Airline passengers advised to apply for ESTA


Airline passengers flying to the USA are being advised that from January 12th they will need to apply at least 72 hours before their departure time for permission to enter the country under the new ESTA scheme.

ESTA (Electronic System for Travel Authorisation) is being introduced by the US government for all passengers on flights to the USA under the visa waiver scheme. ESTA has been voluntary since August 1st this year, but becomes mandatory on January 12th 2009.

Fortunately applying via the ESTA website is easy, or passengers can also provide the information needed via their travel agent. Information required includes name, date of birth and passport details. Travel information such as flight number and address in the United States is optional.
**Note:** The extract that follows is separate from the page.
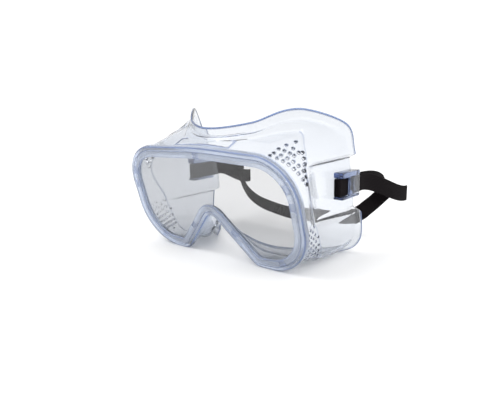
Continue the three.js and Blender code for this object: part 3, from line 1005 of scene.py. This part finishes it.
    def rim_rows(self) -> list[Loop]:
        """The rim bead, from its inner edge over its face to where the wall starts.

        Returns:
            The loops, in order.
        """
        tabs = self.tabs()
        turn = np.linspace(0, math.pi / 2, 5)
        inner, outer = self.window_round, self.rim_round
        rows = [self.rim_loop(0, self.lens_front - self.lens_fit)]
        rows += [self.rim_loop(inner * (1 - math.cos(a)), inner * (1 - math.sin(a))) for a in turn]
        first, last = self.tab_band
        soft = self.tab_edge
        for out, depth in ((first, 0), (first + soft, 1), (last - soft, 1), (last, 0)):
            rows.append(self.rim_loop(out, depth * self.tab_depth * tabs))
        groove, half = self.bead_groove, self.groove_width / 2
        for out, depth in ((-2 * half, 0), (-half, 1), (half, 1), (2 * half, 0)):
            rows.append(self.rim_loop(groove + out, depth * self.groove_depth))
        rows.append(self.rim_loop(self.rim_face - outer - soft, 0))
        for a in turn:
            rows.append(self.rim_loop(self.rim_face - outer * (1 - math.sin(a)), outer * (1 - math.cos(a))))
        inward, ahead = self.bead_rear
        rows.append(self.rim_loop(self.rim_face, self.rim_depth - ahead))
        rows.append(self.rim_loop(self.rim_face - inward, self.rim_depth))
        return rows

    def groove_rows(self) -> list[Loop]:
        """The lens groove behind the rim, from the wall's inner face to the window's edge.

        Returns:
            The loops, in order.
        """
        front = self.lens_front - self.lens_fit
        back = self.lens_front + self.lens_thickness + self.lens_fit
        floor = self.lens_bite + self.lens_fit
        return [
            self.rim_loop(self.groove_lip + self.groove_soft, back + self.groove_lip),
            self.rim_loop(self.groove_lip, back + self.groove_lip - self.groove_soft),
            self.rim_loop(self.groove_lip, back),
            self.rim_loop(floor, back),
            self.rim_loop(floor, front),
        ]

    def shell(self) -> bpy.types.Object:
        """The whole moulding before its perforations, standing.

        Returns:
            The closed moulding.
        """
        rows = self.wall_rows()
        normals = self.row_normals(rows)
        thickness = np.full(len(rows), self.wall)
        thickness[-self.lip_rows - 1 :] = np.linspace(self.wall, self.lip_thickness, self.lip_rows + 1)
        inner = rows - normals * thickness[:, None, None]
        raised = self.crease_ridge() + self.panel_rise * self.panel_outline(rows)
        outer = rows + normals * raised[:, :, None]
        outside = self.soften(self.press_channel(outer, 0))
        inside = self.soften(self.press_channel(inner, self.wall))
        edge = self.edge_rows(outside, inside)
        loops = [*self.rim_rows(), *outside, *edge, *inside[::-1], *self.groove_rows()]
        points = self.standing(np.stack(loops, axis=1)).reshape(-1, 3)
        return new_object("frame_moulding", points, grid_faces(self.around, len(loops), True))

    def edge_rows(self, outside: np.ndarray, inside: np.ndarray) -> list[Loop]:
        """The rounded bead along the flange's free edge, from its outer face to its inner face.

        Args:
            outside: The rows of the wall's outer face.
            inside: The rows of its inner face.

        Returns:
            The bead's loops, from the outer face to the inner one.
        """
        middle = (outside[-1] + inside[-1]) / 2
        outward = unit(outside[-1] - inside[-1])
        ahead = unit(outside[-1] - outside[-3])
        rows = []
        for turn in np.radians(np.linspace(*self.bead_turn, self.bead_steps)):
            rows.append(middle + self.edge_bead * (math.cos(turn) * outward + math.sin(turn) * ahead))
        return rows

    def vent_holes(self) -> list[tuple[np.ndarray, np.ndarray, float]]:
        """Every perforation on the +X side: its middle on the shoulder, the way out, and its diameter.

        Returns:
            The holes, each as its middle, its direction and its diameter.
        """
        rows = self.wall_rows()
        shoulder = rows[: self.shoulder_rows + 1]
        normals = self.row_normals(rows)[: self.shoulder_rows + 1]
        step = np.linalg.norm(self.window[1] - self.window[0])
        holes = []
        for group in self.vents:
            origin = self.place_index(group.start)
            for row in group.rows:
                for share in np.linspace(0, 1, row.count):
                    section = origin + int(round(np.interp(share, (0, 1), row.along) / step))
                    back = np.interp(share, (0, 1), row.back)
                    column, outs = shoulder[:, section], normals[:, section]
                    along = run_along(column)
                    if back <= along[-1]:
                        centre = np.array([np.interp(back, along, column[:, axis]) for axis in range(3)])
                        normal = unit(np.array([np.interp(back, along, outs[:, axis]) for axis in range(3)]))
                        holes.append((centre, normal, group.diameter))
        return holes

    def vent_places(self) -> list[tuple[np.ndarray, float]]:
        """The middle and the diameter of every perforation, on both sides."""
        return [(centre * [sign, 1, 1], size) for centre, _, size in self.vent_holes() for sign in (1, -1)]

    def vent_tool(self) -> bpy.types.Object:
        """One mesh of every perforation's cutter, on both sides.

        Returns:
            The cutters, as one closed mesh.
        """
        ring = np.linspace(0, 2 * math.pi, self.vent_sides, endpoint=False)
        reach = self.wall * 2
        tubes, faces = [], []
        for centre, normal, size in self.vent_holes():
            side = unit(np.cross(normal, [0.0, 1.0, 0.0]))
            circle = np.outer(np.cos(ring), side) + np.outer(np.sin(ring), np.cross(normal, side))
            disc = centre + circle * size / 2
            tube = np.vstack([disc + normal * reach, disc - normal * reach])
            tubes += [self.standing(tube), self.standing(tube * [-1, 1, 1])]
        for number in range(len(tubes)):
            base = number * 2 * self.vent_sides
            faces += [tuple(base + k for k in face) for face in grid_faces(2, self.vent_sides, False)]
        return new_object("vent_tool", np.vstack(tubes), faces)

    def build(self) -> bpy.types.Object:
        """The finished frame body: moulded, perforated and trimmed flat where it stands.

        Returns:
            The frame body.
        """
        piece = self.shell()
        combine(piece, self.vent_tool(), "DIFFERENCE")
        side, deep = self.trim_block
        combine(piece, block("floor_tool", (-side, -side, -deep), (side, side, 0)), "DIFFERENCE")
        shade(piece, self.sharp_from)
        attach(piece, self.body)
        back = self.standing(np.array([[0.0, 0.0, 0.0], [0.0, 1.0, 0.0]])) * MM
        direction = Vector((back[1] - back[0]) / MM)
        face = direction.dot(Vector(back[0]))
        near, far = (face + depth * MM for depth in self.milky_to)
        FRAME_PVC.material((direction, near, far))
        # Painted shade: dark blue along the edges, creases, recesses and round the vent holes.
        self.paint_edge_shade(piece)
        return self.dress(piece, FRAME_PVC, "frame_body")

    def painted_shade_lines(self) -> list[tuple[np.ndarray, Tint]]:
        """The lines that get painted shade, where the plastic is seen edge on and looks darkest and bluest,
        each with its depth.

        Returns:
            Rows of points, each with its painted shade.
        """
        rows = self.wall_rows()
        at_side = np.abs(self.window[:, 0]) > self.opening_width / 2 * self.crease_shade_from
        edge = rows[-1] + unit(rows[-1] - rows[-3]) * self.edge_bead / 2
        bead_corner = self.bead_rear[0]
        lines = [
            (edge, self.flange_shade),
            (self.press_channel(rows[self.shoulder_rows][at_side], 0), self.crease_shade),
            (self.rim_loop(self.rim_face - bead_corner, bead_corner), self.rim_edge_shade),
            (self.rim_loop(self.window_edge, self.window_edge), self.window_shade),
            (self.rim_loop(self.bead_groove, self.groove_depth), self.groove_shade),
            (rows[self.panel_outline(rows) > 0.5], self.panel_shade),
        ]
        first, last = self.tab_band
        tabs = self.tabs()
        sides = np.flatnonzero((tabs > self.tab_side_from) & (tabs < 1 - self.tab_side_from))
        for out in np.arange(first, last, self.tab_point_step):
            lines.append((self.rim_loop(out, self.tab_depth / 2)[sides], self.tab_side_shade))
        for out in self.tab_band:
            lines.append((self.rim_loop(out, self.tab_depth / 2)[tabs > 0.5], self.tab_end_shade))
        # Painted shade round each vent hole, standing in for the shadow inside it.
        for centre, size in self.vent_places():
            lines.append((centre[None, :], Tint(self.vent_shade, size / 2 + self.vent_shade_reach)))
        return lines

    def paint_edge_shade(self, piece: bpy.types.Object) -> None:
        """Writes how much painted shade each point of the moulding gets, for its material to read.

        Args:
            piece: The finished moulding.
        """
        lines = self.painted_shade_lines()
        tree = KDTree(sum(len(points) for points, _ in lines))
        looks: list[Tint] = []
        for points, line_shade in lines:
            for point in self.standing(points):
                tree.insert(point, len(looks))
                looks.append(line_shade)
        tree.balance()
        edge_shades = np.zeros(len(piece.data.vertices), np.float32)
        for vertex in piece.data.vertices:
            _, number, distance = tree.find(vertex.co / MM)
            reach = looks[number].half_width
            edge_shades[vertex.index] = looks[number].strength * (1 - smooth(reach / 2, reach, distance))
        piece.data.attributes.new("painted_edge_shade", "FLOAT", "POINT").data.foreach_set("value", edge_shades)

    def lens(self) -> bpy.types.Object:
        """The flat lens, with softened edges.

        Returns:
            The lens.
        """
        soft = self.lens_soft
        front, back = self.lens_front, self.lens_front + self.lens_thickness
        loops = [
            self.rim_loop(self.lens_bite - soft, front),
            self.rim_loop(self.lens_bite, front + soft),
            self.rim_loop(self.lens_bite, back - soft),
            self.rim_loop(self.lens_bite - soft, back),
        ]
        points = self.standing(np.vstack(loops))
        n = self.around
        faces = [tuple(range(n)), tuple(3 * n + i for i in range(n - 1, -1, -1))]
        for row in range(3):
            for i in range(n):
                after = (i + 1) % n
                faces.append((row * n + i, (row + 1) * n + i, (row + 1) * n + after, row * n + after))
        piece = new_object("clear_lens", points, faces)
        shade(piece, self.lens_sharp_from)
        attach(piece, self.body)
        return self.dress(piece, LENS_CLEAR, "lens")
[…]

The ESTA scheme enables the Department of Homeland Security in the USA to decide whether passengers are eligible to enter the country. Anyone making a late booking on flights to the USA can still apply but there is a risk that they may not receive immediate confirmation and could be refused travel.

Airlines including British Airways are encouraging their customers to apply through the ESTA scheme in plenty of time. “The US is our biggest overseas market and we have been working hard to advise our visa waiver customers that they must apply to the Department of Homeland Security well in advance of travel,” says BA government and industry affairs manager, Jim Forster.
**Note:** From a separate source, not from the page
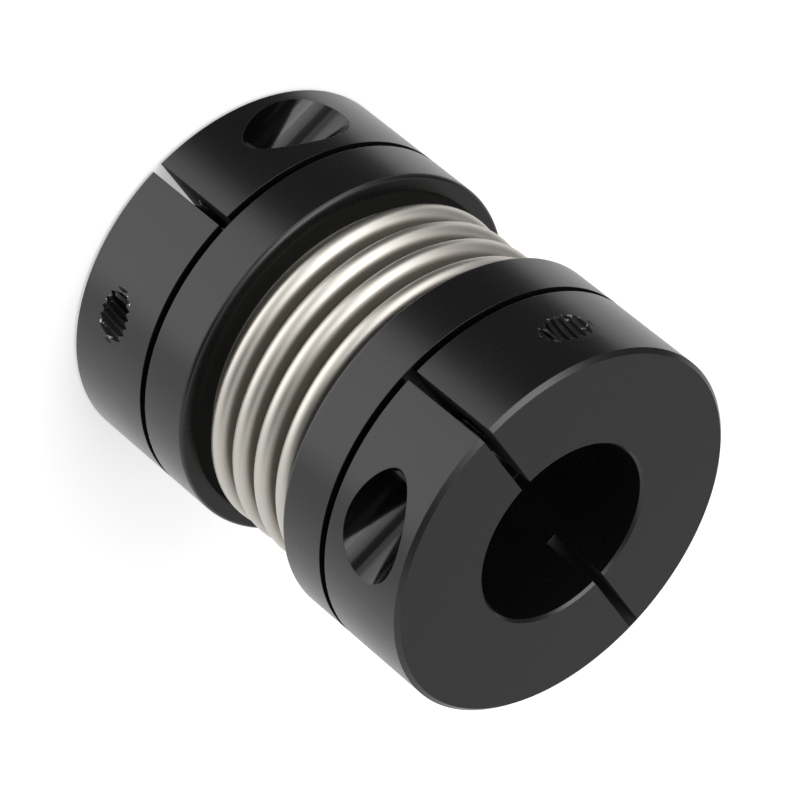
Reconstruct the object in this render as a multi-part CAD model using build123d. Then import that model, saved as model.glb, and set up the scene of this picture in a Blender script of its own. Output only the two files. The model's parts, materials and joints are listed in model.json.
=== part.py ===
from build123d import *
from math import sqrt
import os

# Flexible bellows coupling, clamp type, for two 20 mm shafts.  Millimetres, +Z along the shaft line,
# origin in the middle of the bottom end face.  The clamp slots of both hubs face -Y.

# ---- driving dimensions ----
HUB_DIAMETER = 41.3             # outside of both hubs
HUB_LENGTH = 17.8               # end face to inner face of one hub
HUB_GAP = 15.9                  # clear distance between the inner faces
BORE_DIAMETER = 20.0            # shaft bore, sliding fit on the shaft
EDGE_CHAMFER = 0.45             # outer and bore edges of the end face
INNER_EDGE_RADIUS = 0.5         # rounded outer edge beside the bellows

# clamp: an axial slot cuts the wall on the -Y side and a cross kerf frees the split ring
SLOT_WIDTH = 1.15
KERF_WIDTH = 0.85
KERF_FROM_END = 11.45           # end face to the middle of the kerf
KERF_WEB_Y = 6.0                # the kerf stops here and leaves a web on the +Y side
SAW_RADIUS = 40.0               # slitting saw that cuts the slot
SAW_RUNOUT_MARGIN = 0.45        # the saw leaves the end face this far inside the far outer edge

# clamp screw, socket head cap screw M4 x 16
SCREW_DIAMETER = 4.0
SCREW_LENGTH = 16.0             # under the head
SCREW_HEAD_DIAMETER = 7.0
SCREW_HEAD_HEIGHT = 4.0
SCREW_KEY = 3.0                 # across the flats of the hexagon socket
SCREW_KEY_DEPTH = 2.0
SCREW_TIP_CHAMFER = 0.5
SCREW_HEAD_ROUND = 0.4
SCREW_FROM_SIDE = 5.2           # outside of the hub to screw line
SCREW_FROM_END = 5.45           # end face to screw line
SEAT_FROM_SLOT = 3.4            # wall left between the slot and the seat of the head
HEAD_POCKET_CLEARANCE = 0.3     # radial, round the head
SHANK_CLEARANCE = 0.2           # radial, in the plain half of the screw hole
THREAD_CLEARANCE = 0.05         # radial, in the tapped half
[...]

“We will be sending reminder messages to customers who have given us their email details to invite them to apply for ESTA,” Forster adds.

Approved ESTA applications are valid for two years and allow multiple visits to the US within that period without any need to re-apply except in certain circumstances, for example a new passport or change of name.

Passengers flying to the USA will still need to fill in the green I-94W form available at check-in or onboard and present it to US Customs and Border Protection on arrival in the United States until further notice.